Evlis’s Hollywood career

The 30th anniversary of the death of Elvis Presley came and went last Thursday without much stir on this end. And for good reason — the metaphor of his film career is more than a little painful to contemplate. For a guy who began making movies with the dream of emulating the pathos of James Dean, Presley’s celluloid history is probably the saddest in motion picture history.

He made 27 stinkers in a row after Don Siegel‘s Flaming Star, his last reasonably decent programmer. I was going to say something about the three or four that are half-palatable — Robert D. Webb‘s Love Me Tender, Richard Thorpe’s Jailhouse Rock, Michael Curtiz‘s King Creole and Flaming Star. But even these are mixed- bag affairs.

27 depressingly slick and shallow films in a row is just staggering — a metaphor for the most appalling commercial sell-out in history.
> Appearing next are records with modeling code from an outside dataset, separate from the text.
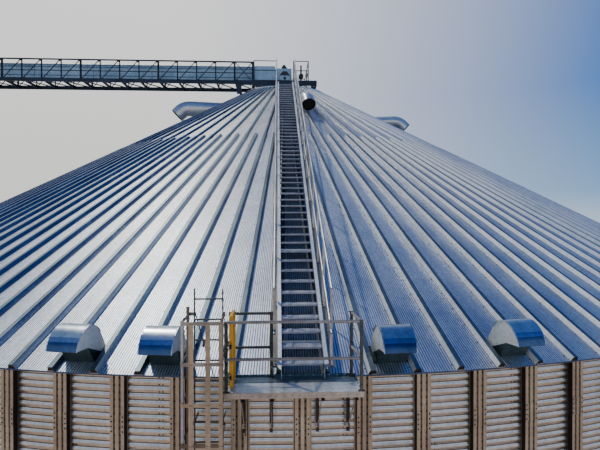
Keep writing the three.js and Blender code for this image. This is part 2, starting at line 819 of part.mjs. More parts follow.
function wallFaceY(x) {
  const azimuth = (Math.asin(x / WALL_R) * 180) / Math.PI;
  if (onStiffener(x)) {
    const post = radians(Math.round(azimuth / STIFFENER_ANGLE) * STIFFENER_ANGLE);
    return (x * Math.sin(post) - STIFFENER_R) / Math.cos(post);
  }
  const half = radians(STIFFENER_ANGLE / 2);
  const middle = radians((Math.floor(azimuth / STIFFENER_ANGLE) + 0.5) * STIFFENER_ANGLE);
  const distance = WALL_OUT * Math.cos(half) + (STIFFENER_BASE / 2) * Math.sin(half);
  return (x * Math.sin(middle) - distance) / Math.cos(middle);
}

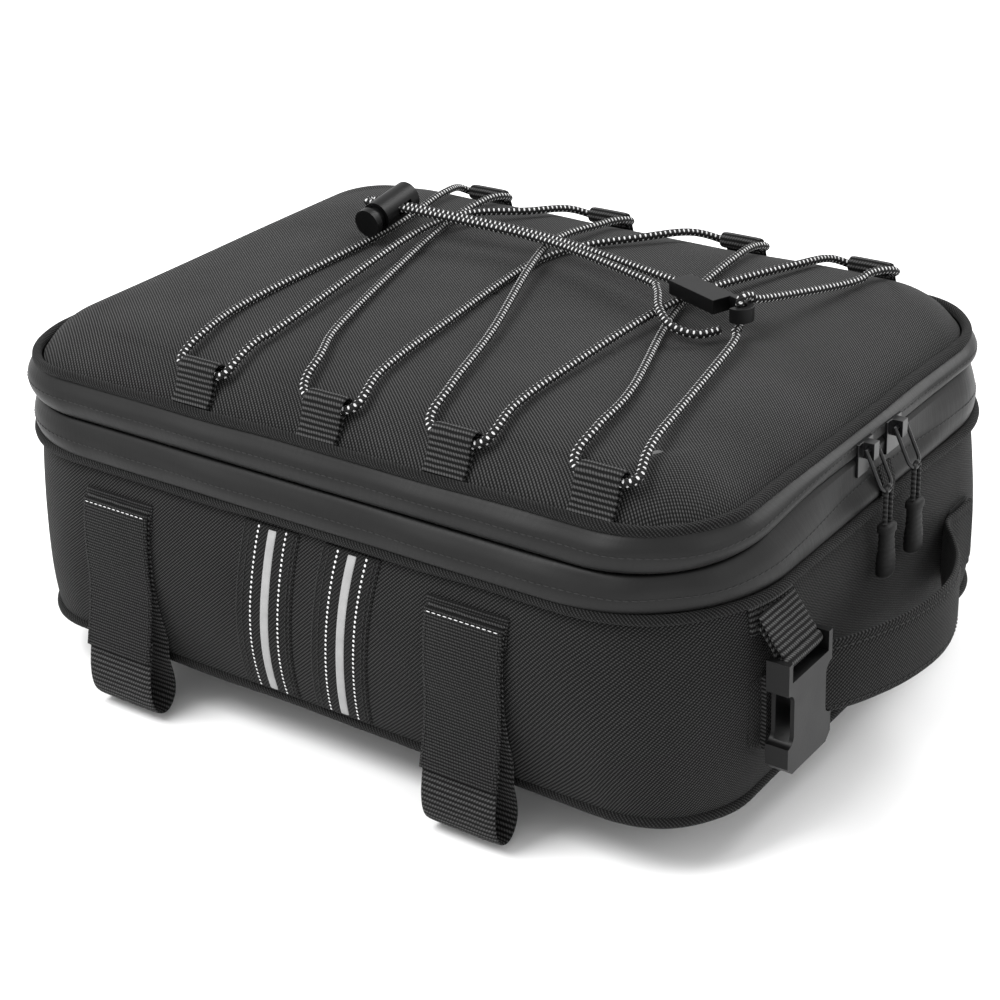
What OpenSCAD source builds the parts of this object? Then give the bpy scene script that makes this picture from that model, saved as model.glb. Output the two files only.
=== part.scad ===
// Soft luggage bag for a motorcycle tail rack, with a hinged zip lid, an
// elastic lacing net, two rack straps, a side buckle and a carry handle.
// X runs along the length, +Y to the hinge side, +Z up.
// The origin is the centre of the base's underside.

/* [Case] */
// Length of the case outside its walls
case_l = 412; // [360:1:500]
// Depth of the case outside its walls
case_w = 304; // [260:1:370]
// Height of the case wall, up to the case piping
case_h = 102; // [85:1:125]
// Corner radius of the case seen from above
corner_r = 55; // [45:1:70]
// Thickness of the outer fabric
fabric_t = 1.6; // [1.2:0.1:2]
// Thickness of the foam inside the walls
foam_t = 5; // [3:0.5:7]
// Thickness of the lining
lining_t = 1; // [0.8:0.1:1.5]
// Thickness of the board in the base
board_t = 2; // [1.5:0.1:3]

/* [Piping and zip] */
// Diameter of the piping cords
piping_d = 5; // [4:0.1:6]
// Height of the lower zip band
band_lower_h = 22; // [16:0.5:28]
// Height of the upper zip band
band_upper_h = 13; // [11:0.5:20]
// Thickness of both zip bands
band_t = 2; // [1.5:0.1:2.5]
// Gap between the two zip bands
slit = 1.5; // [1:0.1:2]
// Side of the square section of each zip coil
coil_s = 2.4; // [1.8:0.1:2.8]

/* [Lid] */
// How far the lower band stands in from the case wall
band_step = 2; // [1.5:0.5:3]
// How far the upper band stands in from the lower band
lid_step = 2; // [1.5:0.5:4]
// Height of the lid's dome above its edge
dome_h = 23; // [16:1:28]
// Distance over which the dome rises from its edge
dome_run = 15; // [10:1:20]
// Thickness of the lid's outer fabric
lid_fabric_t = 1.6; // [1.2:0.1:2]
// Thickness of the lid lining
lid_lining_t = 1.5; // [1:0.1:2]
// Largest angle that the lid opens to
lid_open = 110; // [90:1:120]

/* [Lacing] */
// Diameter of the elastic cord
cord_d = 4; // [3:0.1:4.5]
// Width of the webbing loops on the lid
loop_w = 22; // [18:0.5:25]
// Thickness of the loop webbing
loop_t = 1.6; // [1.2:0.1:2]
// Clearance of the cord in a loop
loop_gap = 0.8; // [0.5:0.1:1.2]
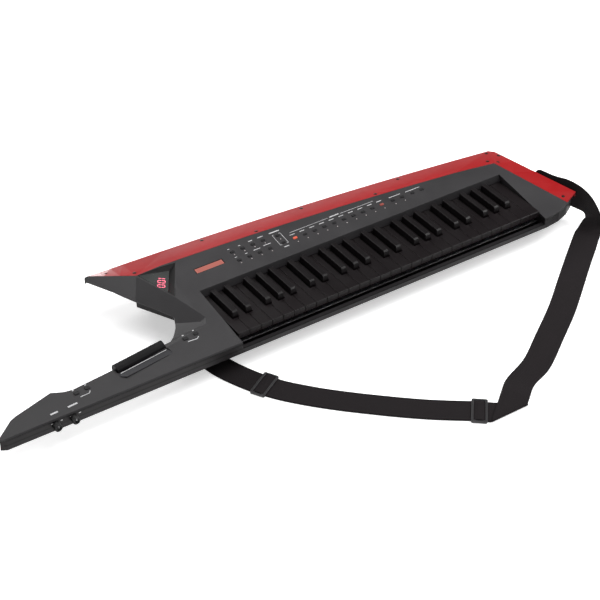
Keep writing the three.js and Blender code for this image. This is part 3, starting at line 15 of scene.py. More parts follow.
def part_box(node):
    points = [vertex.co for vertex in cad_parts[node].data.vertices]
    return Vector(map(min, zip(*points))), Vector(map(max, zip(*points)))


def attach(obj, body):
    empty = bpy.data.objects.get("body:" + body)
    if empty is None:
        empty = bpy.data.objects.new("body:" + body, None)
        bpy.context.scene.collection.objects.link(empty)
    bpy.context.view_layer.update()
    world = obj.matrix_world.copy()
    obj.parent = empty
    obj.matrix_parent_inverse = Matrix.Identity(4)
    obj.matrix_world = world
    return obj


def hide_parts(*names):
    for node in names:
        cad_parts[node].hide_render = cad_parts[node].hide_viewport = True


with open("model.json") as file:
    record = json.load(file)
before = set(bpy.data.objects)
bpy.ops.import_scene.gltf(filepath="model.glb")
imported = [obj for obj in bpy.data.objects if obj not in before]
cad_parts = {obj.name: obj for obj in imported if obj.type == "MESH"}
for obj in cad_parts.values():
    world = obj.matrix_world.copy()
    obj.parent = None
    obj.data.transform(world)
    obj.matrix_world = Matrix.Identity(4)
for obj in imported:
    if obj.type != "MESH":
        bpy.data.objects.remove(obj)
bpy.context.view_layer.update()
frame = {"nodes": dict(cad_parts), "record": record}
MM = 0.001
KEY_INSET = 0.45
key_low, key_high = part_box("white_key_01")
corner = Vector((key_low.x - KEY_INSET * MM, key_low.y, key_high.z))


def at(x, y, z):
    """A place in millimetres from the first key's left front corner, as a point of the frame."""
    return corner + Vector((x, y, z)) * MM


print("left front corner of the first key:", [round(value, 4) for value in corner])

# %% [markdown]
# ## Camera
# The photograph looks down from the player's side at about 37 degrees, along a line turned 35 degrees to the keys.
# The place and the lens could be tried by hand, but the key fronts and the button rows are regular grids, so a
# camera was solved from them. A long lens keeps the far end from shrinking.

# %% Camera
CAMERA_ANGLES = (52.5443, -0.8493, -34.3655)
camera = bpy.data.objects.new("camera", bpy.data.cameras.new("camera"))
camera.data.lens = 106.2
camera.data.sensor_width = 36
camera.location = (-1.445803, -2.141188, 1.972654)
camera.rotation_euler = [math.radians(angle) for angle in CAMERA_ANGLES]
bpy.context.scene.collection.objects.link(camera)
bpy.context.scene.camera = camera
print("lens", camera.data.lens, "mm")

# %% [markdown]
# ## Strap
# The strap is flat webbing, 50 mm wide, so its shape is a middle line and, at each step, the way its width points.
# A curve with a flat section could follow the line, but not the fold, where the width lies along the crease. So a
# grid with one row for each step is laid on the route of the CAD solid, and modifiers round it and give it cloth
# thickness. Its UV map is in metres, so that the weave keeps its real size round every bend.

# %% The strap's route
# Each row: the middle (x, y, z) in millimetres and half of the width's direction.
STRAP_ROUTE = [
    (758.9, 107.5, -15.1, 0.1, 0.03, 0.49), (759.5, 105.6, -15.1, 0.16, 0.05, 0.78),
    (760.8, 100.8, -15.1, 0.2, 0.06, 0.98), (762.8, 94.1, -15.1, 0.2, 0.06, 0.98),
    (764.5, 88.3, -15.1, 0.2, 0.06, 0.98), (766.5, 80.6, -15.1, 0.2, 0.05, 0.98),
    (768.5, 72.9, -15.1, 0.2, 0.06, 0.98), (771.1, 65.3, -15.1, 0.19, 0.08, 0.98),
    (775.1, 57.6, -15, 0.16, 0.12, 0.98), (779.8, 50, -14.9, 0.17, 0.11, 0.98),
    (784, 42, -15, 0.2, 0.05, 0.98), (787.5, 32.8, -15.3, 0.18, 0.02, 0.98),
    (790.4, 23.3, -15.9, 0.13, -0.04, 0.99), (793, 14, -17, 0.1, -0.14, 0.99),
    (795.1, 6, -18.4, 0.03, -0.18, 0.98), (796.8, -1.8, -20.2, -0.02, -0.29, 0.96),
    (798, -9, -23, -0.05, -0.46, 0.89), (798.8, -15.7, -27.3, -0.08, -0.61, 0.79),
    (799, -21.8, -32.6, -0.09, -0.69, 0.72), (798, -27, -38, -0.03, -0.75, 0.67),
    (795.7, -30.5, -43.2, 0.03, -0.89, 0.46), (792.3, -33.2, -48.5, 0.15, -0.92, 0.35),
    (788, -36, -53, 0.33, -0.88, 0.34), (781.8, -39.9, -56.5, 0.4, -0.88, 0.25),
    (774.4, -43.9, -59.1, 0.43, -0.89, 0.15), (767, -48, -61.7, 0.48, -0.88, 0.04),
    (741, -68, -63.2, 0.6, -0.8, 0), (716.4, -86.6, -63.2, 0.6, -0.8, 0),
    (691, -106, -63.2, 0.61, -0.79, 0), (658.6, -131.3, -63.2, 0.62, -0.79, 0),
    (626, -157, -63.2, 0.62, -0.79, 0), (599.4, -178.1, -63.2, 0.62, -0.78, 0),
    (572, -199, -63.2, 0.59, -0.81, 0), (533.2, -225.5, -63.2, 0.55, -0.83, 0),
    (493, -252, -63.2, 0.56, -0.83, 0), (457.6, -277.3, -63.2, 0.58, -0.81, 0),
    (424, -298, -63.2, 0.42, -0.91, 0), (378.9, -310.8, -63.2, 0.64, -0.77, 0),
    (357.3, -328.6, -59.6, 0.64, -0.77, 0), (335.7, -346.4, -59.6, 0.64, -0.77, 0),
    (309.5, -366.2, -59.6, 1.57, 0, 0), (309.5, -367.5, -60.1, 1.57, 0, 0),
    (309.5, -368, -61.4, 1.57, 0, 0), (309.5, -367.5, -62.7, 1.57, 0, 0),
    (309.5, -366.2, -63.2, 1.57, 0, 0), (284.8, -347.6, -63.2, 0.64, 0.77, 0),
    (281.1, -344.5, -63.2, 0.64, 0.77, 0), (276.4, -340.7, -63.2, 0.64, 0.77, 0),
    (271.8, -336.9, -60.6, 0.64, 0.77, 0), (267.2, -333.1, -60.6, 0.64, 0.77, 0),
    (262.6, -329.3, -63.2, 0.64, 0.77, 0), (257.9, -325.5, -63.2, 0.64, 0.77, 0),
    (225, -302, -63.2, 0.61, 0.79, 0), (208.1, -289.3, -63.2, 0.6, 0.8, 0),
    (190, -275, -63.2, 0.64, 0.77, 0), (156.8, -246.3, -63.2, 0.67, 0.75, 0),
    (122, -214.5, -63.2, 0.68, 0.73, 0), (92.5, -186.4, -63.2, 0.7, 0.72, 0),
    (65, -158.5, -63.2, 0.73, 0.68, 0), (43, -133.2, -63.2, 0.77, 0.64, 0),
    (22, -108, -63.2, 0.76, 0.65, 0), (10.5, -90, -63.2, 0.87, 0.5, 0),
    (7.5, -84.8, -63.2, 0.87, 0.5, 0), (4.5, -79.6, -60.6, 0.87, 0.5, 0),
    (1.5, -74.4, -60.6, 0.87, 0.5, 0), (-1.5, -69.2, -63.2, 0.87, 0.5, 0),
    (-4.5, -64, -63.2, 0.87, 0.5, 0), (-12, -49, -63.2, 0.93, 0.38, 0),
    (-19.9, -30.6, -63.2, 0.92, 0.39, 0), (-27, -12, -63.2, 0.95, 0.31, 0),
    (-32.5, 6.3, -63.2, 0.97, 0.25, 0), (-36, 25, -63.2, 0.99, 0.1, 0),
    (-36.3, 45.4, -63.2, 1, -0.06, 0), (-34, 66, -63.2, 0.99, -0.16, 0),
    (-28.8, 87, -63.2, 0.95, -0.3, 0), (-22, 108, -63.2, 0.95, -0.3, 0),
    (-14.8, 129, -63.2, 0.94, -0.33, 0), (-8, 150, -63.2, 0.96, -0.26, 0),
    (-2.9, 171.1, -63.2, 0.98, -0.21, 0), (1, 192, -63.2, 0.99, -0.16, 0),
    (3.3, 210.9, -63.2, 1, -0.09, 0), (5.1, 229.6, -63.2, 0.99, -0.11, 0),
    (5.1, 237.6, -63.2, 1, -0.04, 0), (5.4, 245.2, -61.7, 1, -0.04, 0),
    (5.7, 251.7, -57.3, 1, -0.04, 0), (5.9, 256, -50.9, 1, -0.04, 0), (5.9, 257.5, -43.2, 1, -0.04, 0),
    (5.9, 257.5, -34, 1, -0.04, 0), (5.9, 257.5, -21, 1, -0.04, 0), (5.9, 257.5, -16, 0.9, -0.04, 0),
    (5.9, 257.5, -12.5, 0.6, -0.03, 0),
]
STRAP_WIDTH = 50
STRAP_THICKNESS = 2.1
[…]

“King of Kong” as feature?

In Matt Zoller Seitz‘s N.Y. Times review of The King of Kong: A Fistful of Quarters (which I still haven’t seen), he reports that “New Line has commissioned ]director Seth] Gordon to remake this story with actors.” And Gordon has told MTV.com that he’d like to see Johnny Depp play the doc’s real- life bad guy Billy Mitchell.

This brings to mind an observation by Variety‘s Ronnie Scheib that “Hollywood may find it difficult to cast two big-name stars willing to play it as broadly as the real-life hero and villain of this tale. Nor would many self-respecting scriptwriters dare to match the sheer improbability of these actual happenings.”

The doc, in any event, has tallied exceptional Rotten Tomatoes and Metacritic ratings — 97% and 85%, respectively. On top of those stirring per-screen averages last weekend.